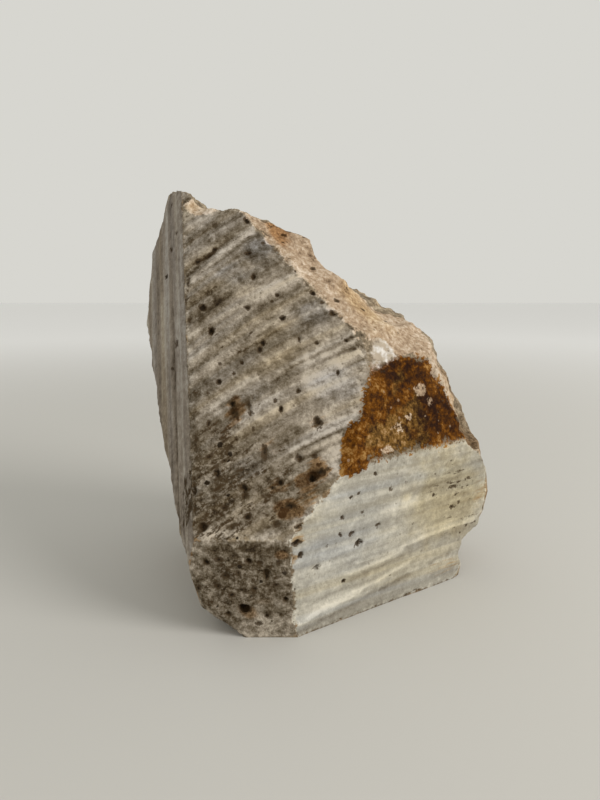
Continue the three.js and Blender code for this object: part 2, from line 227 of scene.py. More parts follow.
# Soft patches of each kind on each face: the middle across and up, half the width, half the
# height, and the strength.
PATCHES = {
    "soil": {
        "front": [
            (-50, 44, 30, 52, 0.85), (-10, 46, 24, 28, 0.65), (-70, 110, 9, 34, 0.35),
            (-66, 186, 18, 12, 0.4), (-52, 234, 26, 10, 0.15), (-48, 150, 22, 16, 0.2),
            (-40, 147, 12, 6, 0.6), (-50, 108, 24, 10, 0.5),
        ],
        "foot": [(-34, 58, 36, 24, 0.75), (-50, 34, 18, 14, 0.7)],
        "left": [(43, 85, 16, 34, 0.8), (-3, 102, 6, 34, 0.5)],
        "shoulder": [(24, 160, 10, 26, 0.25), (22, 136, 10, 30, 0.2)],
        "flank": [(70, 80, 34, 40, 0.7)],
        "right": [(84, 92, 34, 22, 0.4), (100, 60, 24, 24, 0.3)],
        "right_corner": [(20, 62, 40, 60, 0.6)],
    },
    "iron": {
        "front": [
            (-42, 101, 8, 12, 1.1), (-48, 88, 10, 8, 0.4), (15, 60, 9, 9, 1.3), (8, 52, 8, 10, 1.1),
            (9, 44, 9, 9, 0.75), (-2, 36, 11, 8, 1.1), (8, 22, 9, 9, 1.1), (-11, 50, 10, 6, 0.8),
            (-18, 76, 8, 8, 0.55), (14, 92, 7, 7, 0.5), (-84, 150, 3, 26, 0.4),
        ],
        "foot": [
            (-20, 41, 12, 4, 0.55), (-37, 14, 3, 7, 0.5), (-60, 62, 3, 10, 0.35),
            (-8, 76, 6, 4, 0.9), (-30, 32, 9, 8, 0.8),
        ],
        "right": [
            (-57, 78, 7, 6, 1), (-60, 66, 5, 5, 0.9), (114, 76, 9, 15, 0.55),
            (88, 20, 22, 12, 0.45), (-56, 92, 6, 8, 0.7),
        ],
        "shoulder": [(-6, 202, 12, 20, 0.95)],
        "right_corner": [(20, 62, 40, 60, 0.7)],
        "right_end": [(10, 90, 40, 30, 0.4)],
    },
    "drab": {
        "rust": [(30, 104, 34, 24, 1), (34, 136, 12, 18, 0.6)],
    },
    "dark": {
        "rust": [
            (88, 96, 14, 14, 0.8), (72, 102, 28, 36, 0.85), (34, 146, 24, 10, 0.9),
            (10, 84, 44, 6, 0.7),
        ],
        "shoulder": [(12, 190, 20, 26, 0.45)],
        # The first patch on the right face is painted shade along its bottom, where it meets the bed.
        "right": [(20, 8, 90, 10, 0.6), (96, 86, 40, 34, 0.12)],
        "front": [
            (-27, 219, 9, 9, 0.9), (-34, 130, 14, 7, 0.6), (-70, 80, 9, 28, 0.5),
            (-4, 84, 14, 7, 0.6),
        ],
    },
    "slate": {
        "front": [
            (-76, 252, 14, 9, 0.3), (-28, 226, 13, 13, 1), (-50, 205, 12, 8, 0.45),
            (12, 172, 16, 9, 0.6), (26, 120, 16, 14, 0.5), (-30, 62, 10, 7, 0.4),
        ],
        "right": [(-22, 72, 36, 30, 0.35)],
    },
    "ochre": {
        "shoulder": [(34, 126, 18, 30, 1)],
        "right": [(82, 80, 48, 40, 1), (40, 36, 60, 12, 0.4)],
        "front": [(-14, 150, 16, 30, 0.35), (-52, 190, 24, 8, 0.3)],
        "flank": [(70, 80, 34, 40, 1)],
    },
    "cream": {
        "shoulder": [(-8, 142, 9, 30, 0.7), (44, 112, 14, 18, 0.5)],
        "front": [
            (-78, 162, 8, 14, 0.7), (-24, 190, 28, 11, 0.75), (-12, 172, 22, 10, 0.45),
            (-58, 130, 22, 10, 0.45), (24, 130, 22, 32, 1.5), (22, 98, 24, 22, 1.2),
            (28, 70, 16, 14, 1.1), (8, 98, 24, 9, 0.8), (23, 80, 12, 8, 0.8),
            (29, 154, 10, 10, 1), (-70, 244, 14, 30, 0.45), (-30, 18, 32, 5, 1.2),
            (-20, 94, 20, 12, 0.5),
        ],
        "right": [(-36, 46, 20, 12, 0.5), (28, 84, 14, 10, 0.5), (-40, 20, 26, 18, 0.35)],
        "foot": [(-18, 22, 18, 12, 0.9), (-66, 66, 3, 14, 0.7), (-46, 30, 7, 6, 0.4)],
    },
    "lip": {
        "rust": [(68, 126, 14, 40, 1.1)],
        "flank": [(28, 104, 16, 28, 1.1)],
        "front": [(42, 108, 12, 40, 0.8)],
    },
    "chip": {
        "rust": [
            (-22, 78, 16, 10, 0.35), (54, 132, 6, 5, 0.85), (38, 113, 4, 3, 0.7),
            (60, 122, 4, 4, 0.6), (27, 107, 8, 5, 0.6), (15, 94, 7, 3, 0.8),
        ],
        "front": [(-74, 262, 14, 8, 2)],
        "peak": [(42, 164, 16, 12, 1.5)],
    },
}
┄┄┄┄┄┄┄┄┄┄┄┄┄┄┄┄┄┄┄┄
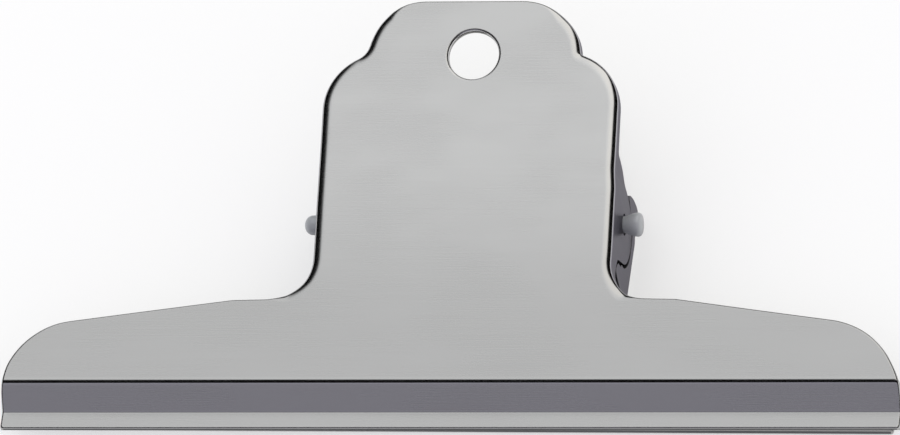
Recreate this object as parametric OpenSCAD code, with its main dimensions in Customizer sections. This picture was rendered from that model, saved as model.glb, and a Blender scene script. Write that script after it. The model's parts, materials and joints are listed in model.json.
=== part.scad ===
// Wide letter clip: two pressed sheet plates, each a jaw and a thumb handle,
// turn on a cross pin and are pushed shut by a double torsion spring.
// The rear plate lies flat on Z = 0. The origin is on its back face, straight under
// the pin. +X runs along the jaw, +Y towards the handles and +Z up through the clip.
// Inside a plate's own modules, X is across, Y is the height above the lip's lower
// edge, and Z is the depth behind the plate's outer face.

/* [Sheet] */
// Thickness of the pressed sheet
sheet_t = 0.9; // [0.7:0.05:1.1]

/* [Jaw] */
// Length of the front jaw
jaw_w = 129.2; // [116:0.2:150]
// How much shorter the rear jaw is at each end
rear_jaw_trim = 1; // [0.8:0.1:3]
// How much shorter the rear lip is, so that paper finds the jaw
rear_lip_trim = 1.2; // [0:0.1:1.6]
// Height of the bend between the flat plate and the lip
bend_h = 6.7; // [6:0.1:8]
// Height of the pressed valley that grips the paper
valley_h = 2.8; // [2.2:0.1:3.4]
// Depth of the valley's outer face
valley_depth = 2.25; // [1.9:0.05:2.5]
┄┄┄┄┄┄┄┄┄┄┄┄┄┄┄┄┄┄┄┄
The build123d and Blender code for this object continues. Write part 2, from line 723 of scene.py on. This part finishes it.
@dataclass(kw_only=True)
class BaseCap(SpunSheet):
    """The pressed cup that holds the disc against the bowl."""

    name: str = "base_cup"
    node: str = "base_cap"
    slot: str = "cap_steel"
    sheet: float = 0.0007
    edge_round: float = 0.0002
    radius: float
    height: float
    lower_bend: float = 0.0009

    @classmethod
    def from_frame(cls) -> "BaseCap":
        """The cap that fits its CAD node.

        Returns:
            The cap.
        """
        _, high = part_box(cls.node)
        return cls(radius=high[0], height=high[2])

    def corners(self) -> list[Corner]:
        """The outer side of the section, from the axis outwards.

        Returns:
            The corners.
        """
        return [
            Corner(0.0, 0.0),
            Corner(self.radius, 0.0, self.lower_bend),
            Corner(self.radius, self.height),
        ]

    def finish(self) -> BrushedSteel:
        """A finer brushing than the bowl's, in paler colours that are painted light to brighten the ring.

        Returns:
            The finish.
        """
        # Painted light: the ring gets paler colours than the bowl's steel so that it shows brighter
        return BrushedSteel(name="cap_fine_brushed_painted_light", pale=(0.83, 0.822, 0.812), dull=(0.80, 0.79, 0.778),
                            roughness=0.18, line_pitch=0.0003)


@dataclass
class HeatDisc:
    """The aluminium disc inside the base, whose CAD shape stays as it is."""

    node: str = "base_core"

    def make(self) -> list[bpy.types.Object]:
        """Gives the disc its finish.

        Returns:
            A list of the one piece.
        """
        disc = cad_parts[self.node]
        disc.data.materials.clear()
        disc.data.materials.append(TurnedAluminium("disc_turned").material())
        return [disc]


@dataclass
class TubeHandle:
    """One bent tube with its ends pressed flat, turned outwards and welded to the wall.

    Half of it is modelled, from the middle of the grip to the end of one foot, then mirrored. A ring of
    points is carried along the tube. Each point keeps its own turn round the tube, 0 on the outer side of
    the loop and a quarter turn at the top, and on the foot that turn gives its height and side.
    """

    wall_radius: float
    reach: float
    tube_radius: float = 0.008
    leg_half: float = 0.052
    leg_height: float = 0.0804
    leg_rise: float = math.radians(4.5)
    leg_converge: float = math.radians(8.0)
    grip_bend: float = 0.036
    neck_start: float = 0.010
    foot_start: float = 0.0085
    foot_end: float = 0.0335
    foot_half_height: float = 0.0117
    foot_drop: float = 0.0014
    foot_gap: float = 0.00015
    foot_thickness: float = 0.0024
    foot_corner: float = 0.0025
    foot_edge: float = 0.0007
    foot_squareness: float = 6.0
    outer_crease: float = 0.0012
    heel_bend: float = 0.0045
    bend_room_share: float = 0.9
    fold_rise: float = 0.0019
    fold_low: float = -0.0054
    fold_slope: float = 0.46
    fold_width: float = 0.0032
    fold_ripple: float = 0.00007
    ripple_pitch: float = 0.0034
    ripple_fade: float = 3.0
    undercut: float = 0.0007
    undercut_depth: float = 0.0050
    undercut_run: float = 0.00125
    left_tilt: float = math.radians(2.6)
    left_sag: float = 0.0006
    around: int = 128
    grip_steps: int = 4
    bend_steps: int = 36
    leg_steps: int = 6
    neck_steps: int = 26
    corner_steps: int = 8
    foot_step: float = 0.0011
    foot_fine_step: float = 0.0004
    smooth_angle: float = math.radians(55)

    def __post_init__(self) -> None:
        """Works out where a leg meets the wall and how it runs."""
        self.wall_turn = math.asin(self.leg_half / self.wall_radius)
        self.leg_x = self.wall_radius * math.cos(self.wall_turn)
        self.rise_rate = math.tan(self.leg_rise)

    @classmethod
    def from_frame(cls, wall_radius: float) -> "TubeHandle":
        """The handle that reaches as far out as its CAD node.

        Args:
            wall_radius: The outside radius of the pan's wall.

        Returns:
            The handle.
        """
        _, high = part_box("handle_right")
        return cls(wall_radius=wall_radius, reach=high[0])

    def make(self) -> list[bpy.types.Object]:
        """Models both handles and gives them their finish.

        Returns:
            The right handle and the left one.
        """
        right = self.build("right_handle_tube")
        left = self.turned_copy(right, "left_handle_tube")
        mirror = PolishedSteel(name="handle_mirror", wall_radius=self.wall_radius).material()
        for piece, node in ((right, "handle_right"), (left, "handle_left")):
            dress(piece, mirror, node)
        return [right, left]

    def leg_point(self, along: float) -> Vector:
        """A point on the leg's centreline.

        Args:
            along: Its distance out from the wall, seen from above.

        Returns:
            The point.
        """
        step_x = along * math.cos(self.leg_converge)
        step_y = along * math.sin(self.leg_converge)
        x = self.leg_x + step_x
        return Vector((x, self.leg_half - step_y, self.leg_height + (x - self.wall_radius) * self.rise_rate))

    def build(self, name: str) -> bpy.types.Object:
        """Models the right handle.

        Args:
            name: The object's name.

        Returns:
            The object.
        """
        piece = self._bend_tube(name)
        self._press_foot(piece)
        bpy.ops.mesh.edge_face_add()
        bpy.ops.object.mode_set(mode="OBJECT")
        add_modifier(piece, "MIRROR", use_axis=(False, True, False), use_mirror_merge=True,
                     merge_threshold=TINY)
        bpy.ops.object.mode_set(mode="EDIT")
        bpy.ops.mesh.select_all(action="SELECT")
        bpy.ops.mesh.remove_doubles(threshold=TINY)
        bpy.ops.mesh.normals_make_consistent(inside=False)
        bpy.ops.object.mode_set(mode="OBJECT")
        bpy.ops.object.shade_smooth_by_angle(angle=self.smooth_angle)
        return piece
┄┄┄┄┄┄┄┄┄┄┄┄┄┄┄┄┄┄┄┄
§ **DESCRIPTION OF THE TASK**
Emit only the lines from the one containing "Recreate this object" through the one containing "valley_depth = 2.25; // [1.9:0.05:2.5]", copied exactly.

§ **FULL ANSWER**
Recreate this object as parametric OpenSCAD code, with its main dimensions in Customizer sections. This picture was rendered from that model, saved as model.glb, and a Blender scene script. Write that script after it. The model's parts, materials and joints are listed in model.json.
=== part.scad ===
// Wide letter clip: two pressed sheet plates, each a jaw and a thumb handle,
// turn on a cross pin and are pushed shut by a double torsion spring.
// The rear plate lies flat on Z = 0. The origin is on its back face, straight under
// the pin. +X runs along the jaw, +Y towards the handles and +Z up through the clip.
// Inside a plate's own modules, X is across, Y is the height above the lip's lower
// edge, and Z is the depth behind the plate's outer face.

/* [Sheet] */
// Thickness of the pressed sheet
sheet_t = 0.9; // [0.7:0.05:1.1]

/* [Jaw] */
// Length of the front jaw
jaw_w = 129.2; // [116:0.2:150]
// How much shorter the rear jaw is at each end
rear_jaw_trim = 1; // [0.8:0.1:3]
// How much shorter the rear lip is, so that paper finds the jaw
rear_lip_trim = 1.2; // [0:0.1:1.6]
// Height of the bend between the flat plate and the lip
bend_h = 6.7; // [6:0.1:8]
// Height of the pressed valley that grips the paper
valley_h = 2.8; // [2.2:0.1:3.4]
// Depth of the valley's outer face
valley_depth = 2.25; // [1.9:0.05:2.5]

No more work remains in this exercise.